Violados na sua identidade, mulheres e homens afrobrasileiros carregam em algum ponto de sua mente, hereditariamente, os horrores e os terrores da escravidão e do tráfico que ajudou na cumulação primitiva do capital. Não creio que exista família negra no Brasil que não possua um ente deserdado, um "bandido" menor, um doente mental, um pária qualquer, um derrotado na vida, um suicida ou um soldado de polícia. Como nos alerta de James Baldwin, vivemos numa terra estranha. "But, in the next time, fire!" (mas na próxima vez, o fogo!).
Por se dirigir a uma democracia racial de maioria desindentificada, o movimento negro luta contra sombras. Sua luta assemelha-lhe, em certa medida, a de Dom Quixote de la Mancha —e tem-se a impressão de servir ao escárnio da minoria branca que manda no país. Somente uma tomada de posição que inclua os setores intermediários nesse embate poderia apontar na direção do elastecimento desse debate. É o que se propõe o Movimento pelas Reparações (MPR) dos descendentes de africanos escravizados no Brasil, que cobra a indenização destes, independentemente da cor de sua pele.
A guerra de emancipação total do negro não se dá simplesmente no campo cultural/alegórico, onde inclusive certos elementos e grupos hoje pontificam patrocinados por instituições diversas. Isto ocorre tanto nos Estados Unidos quanto no Brasil, e certamente também entre os brancos.
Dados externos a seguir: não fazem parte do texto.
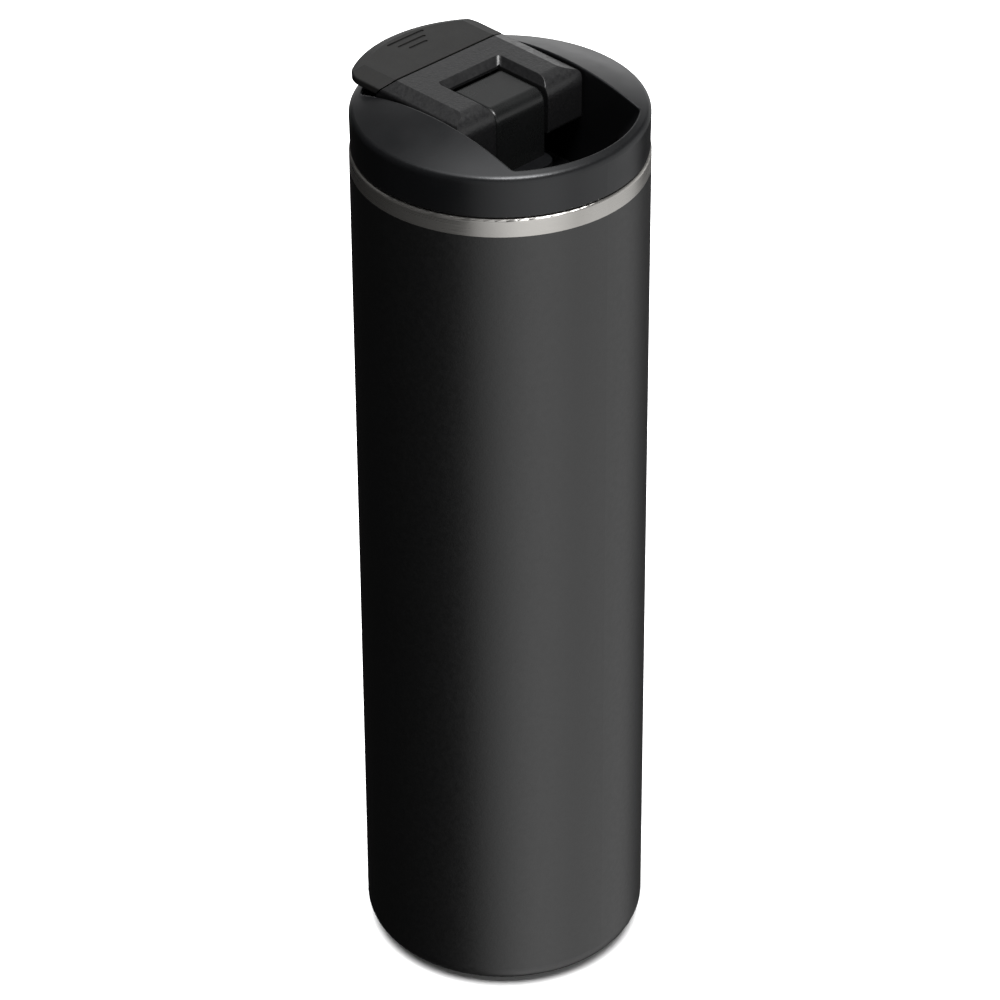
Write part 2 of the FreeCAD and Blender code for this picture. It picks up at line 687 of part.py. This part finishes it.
def spout_stopper():
    """A soft pad over the drink hole's raised lip, with a nose that dips into the hole."""
    top = FLAP_SKIRT_BOTTOM - CARRIER_T
    low = SPOUT_LIP_TOP + STOPPER_GAP
    pad_grow = 2 * SPOUT_LIP_W + STOPPER_LAP
    nose_grow = -2 * STOPPER_NOSE_GAP
    pad = slot(SPOUT_LENGTH + pad_grow, SPOUT_WIDTH + pad_grow, low, top, SPOUT_X)
    nose = slot(SPOUT_LENGTH + nose_grow, SPOUT_WIDTH + nose_grow, low - STOPPER_NOSE_H, low, SPOUT_X)
    return pad.fuse(nose)


def vent_stopper():
    top = FLAP_SKIRT_BOTTOM - CARRIER_T
    return disc(VENT_R + STOPPER_LAP, SPOUT_LIP_TOP + STOPPER_GAP, top, x=VENT_X)


NODES = {
    "outer_shell": outer_shell,
    "inner_flask": inner_flask,
    "base_plate": base_plate,
    "foot_ring": foot_ring,
    "getter": getter,
    "vacuum_seal": vacuum_seal,
    "lid_shell": lid_shell,
    "lid_plug": lid_plug,
    "lid_gasket": lid_gasket,
    "hinge_block": hinge_block,
    "block_gasket": block_gasket,
    "block_screws": block_screws,
    "hinge_pin": hinge_pin,
    "hinge_washers": hinge_washers,
    "hinge_bushes": hinge_bushes,
    "flap_frame": flap_frame,
    "flap_tab": flap_tab,
    "stopper_carrier": stopper_carrier,
    "spout_stopper": spout_stopper,
    "vent_stopper": vent_stopper,
}

os.makedirs("parts", exist_ok=True)
for name, make in NODES.items():
    shape = make()
    shape.exportStep("parts/" + name + ".step")
    print(name, "solids", len(shape.Solids), "valid", shape.isValid(), "volume", round(shape.Volume, 1))
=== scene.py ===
"""The looks of the insulated travel mug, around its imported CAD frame. Metres, row frame, +Z up."""
import json
import math

import bpy
from mathutils import Matrix, Vector


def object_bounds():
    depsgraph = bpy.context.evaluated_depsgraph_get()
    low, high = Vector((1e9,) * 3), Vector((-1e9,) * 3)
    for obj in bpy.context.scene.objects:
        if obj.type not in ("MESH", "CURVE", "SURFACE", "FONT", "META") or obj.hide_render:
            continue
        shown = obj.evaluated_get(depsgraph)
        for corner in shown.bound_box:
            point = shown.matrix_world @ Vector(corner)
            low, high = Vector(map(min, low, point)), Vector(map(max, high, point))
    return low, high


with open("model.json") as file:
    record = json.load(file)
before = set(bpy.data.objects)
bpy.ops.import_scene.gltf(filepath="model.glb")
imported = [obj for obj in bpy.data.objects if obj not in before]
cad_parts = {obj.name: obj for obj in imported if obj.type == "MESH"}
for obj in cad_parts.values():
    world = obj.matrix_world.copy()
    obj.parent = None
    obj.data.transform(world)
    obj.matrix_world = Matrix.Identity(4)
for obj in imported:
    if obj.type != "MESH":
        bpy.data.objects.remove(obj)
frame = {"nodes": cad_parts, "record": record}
CAD_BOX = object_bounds()
NODES = frame["nodes"]
SCENE = bpy.context.scene

# Camera: where it stands, seen from the mug's axis, and where it looks
CAMERA_HEADING = math.radians(46.0)
CAMERA_OUT = 0.9679
CAMERA_HEIGHT = 0.7728
CAMERA_TURN = math.radians(0.034)
CAMERA_PITCH = math.radians(33.622)
CAMERA_ROLL = math.radians(-0.344)
CAMERA_LENS = 165.34
CAMERA_SENSOR = 36.0
CAMERA_FAR = 30.0

# The studio's walls, each with its middle bearing, half width, lowest and highest elevation, half its soft
# edge's width (all in degrees) and its brightness. Bearings are counted from the camera's side of the mug,
# towards the picture's right.
WALLS = (
    ("right", 17, 40, -95, 25, 3, 0.32),
    ("right_glow", 31, 30, -95, 25, 27, 0.78),
    ("far_right", 95, 31, -95, 25, 12, 0.73),
    ("back", 177, 21, -5, 36, 8, 0.64),
    ("horizon", 172, 34, -22, 10, 7, 0.52),
    ("ring", 180, 66, 30, 58, 8, 0.12),
    ("ceiling", 0, 200, 62, 95, 7, 1.6),
    ("back_top", 176, 30, 66, 82, 6, 0.75),
)
ROOM_LEVEL = 0.01

# The two soft boxes: bearing and elevation in degrees, distance and side in metres, power in watts
TOP_BOX = (25, 72, 1.3, 0.42, 14)
FLOOR_BOX = (0, 88, 2.5, 3.0, 240)
FLOOR_HALF = 6.0

# Where a noise's useful range of values starts and ends
NOISE_LOW = 0.3
NOISE_HIGH = 0.7
RANGE_SOCKETS = ("From Min", "From Max", "To Min", "To Max")


# ------------------------------------------------------------------ materials

class Look:
    """One procedural material, built up around its Principled shader."""

    def __init__(self, name, roughness, specular=0.5, metallic=0.0):
        self.material = bpy.data.materials.new(name)
        self.material.use_nodes = True
        self.tree = self.material.node_tree
        self.shader = self.tree.nodes["Principled BSDF"]
        self.shader.inputs["Roughness"].default_value = roughness
        self.shader.inputs["Specular IOR Level"].default_value = specular
        self.shader.inputs["Metallic"].default_value = metallic
        self.coords = self.node("ShaderNodeTexCoord").outputs["Object"]

    def node(self, kind, **settings):
        made = self.tree.nodes.new(kind)
        for key, value in settings.items():
            setattr(made, key, value)
        return made

    def link(self, source, target):
        self.tree.links.new(source, target)

    def stretched(self, scale):
        """Object coordinates scaled by (x, y, z)."""
        mapping = self.node("ShaderNodeMapping")
        mapping.inputs["Scale"].default_value = scale
        self.link(self.coords, mapping.inputs["Vector"])
        return mapping.outputs["Vector"]

    def noise(self, scale, detail=2.0, roughness=0.5, coords=None):
        """A noise of 0 to 1; scale is in waves per metre."""
        made = self.node("ShaderNodeTexNoise")
        made.inputs["Scale"].default_value = scale
        made.inputs["Detail"].default_value = detail
        made.inputs["Roughness"].default_value = roughness
        self.link(coords or self.coords, made.inputs["Vector"])
        return made.outputs["Fac"]

    def spread(self, value, low, high, out_low, out_high):
        made = self.node("ShaderNodeMapRange")
        for key, number in zip(RANGE_SOCKETS, (low, high, out_low, out_high)):
            made.inputs[key].default_value = number
        self.link(value, made.inputs["Value"])
        return made.outputs["Result"]

    def colours(self, value, dark, light):
        """The base colour runs from dark to light as a noise goes over its useful range."""
        ramp = self.node("ShaderNodeValToRGB")
        ramp.color_ramp.elements[0].position = NOISE_LOW
        ramp.color_ramp.elements[1].position = NOISE_HIGH
        ramp.color_ramp.elements[0].color = (*dark, 1)
        ramp.color_ramp.elements[1].color = (*light, 1)
        self.link(value, ramp.inputs["Fac"])
        self.link(ramp.outputs["Color"], self.shader.inputs["Base Color"])

    def rough(self, value, low, high):
        self.link(self.spread(value, NOISE_LOW, NOISE_HIGH, low, high), self.shader.inputs["Roughness"])

    def bump(self, value, height, strength=1.0, under=None):
        """A bump whose full height is in metres; under is a bump below it."""
        made = self.node("ShaderNodeBump")
        made.inputs["Distance"].default_value = height
        made.inputs["Strength"].default_value = strength
        self.link(value, made.inputs["Height"])
        if under is not None:
            self.link(under, made.inputs["Normal"])
        self.link(made.outputs["Normal"], self.shader.inputs["Normal"])
        return made.outputs["Normal"]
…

Por ser própria do conflito existente dentro de uma sociedade de classes distintas, a luta deve ser também travada —e principalmente— no plano das idéias.
Para lembrar o assassinato de Zumbi muitos estarão, ainda uma vez, somente dançando e tocando tambor —o que somente acontecerá em reforço aos estereótipos atiçados sobre aqueles descendentes. O MPR aproveita este momento para propor uma aliança com os setores avançados que defendem a ampliação dos direitos humanos, visando a mobilização de toda a sociedade pelo pagamento da dívida material de US$ 6,140 trilhões.
Essa é a dívida total que o estado brasileiro tem com os 60 milhões de descendentes dos africanos que trabalharam nos 400 anos de escravidão oficial no Brasil. Até o presidente Fernando Henrique, que já declarou ser "um mulatinho com o pé na cozinha", é chamado à luta, uma vez que tem direito aos seus US$ 102 mil individuais.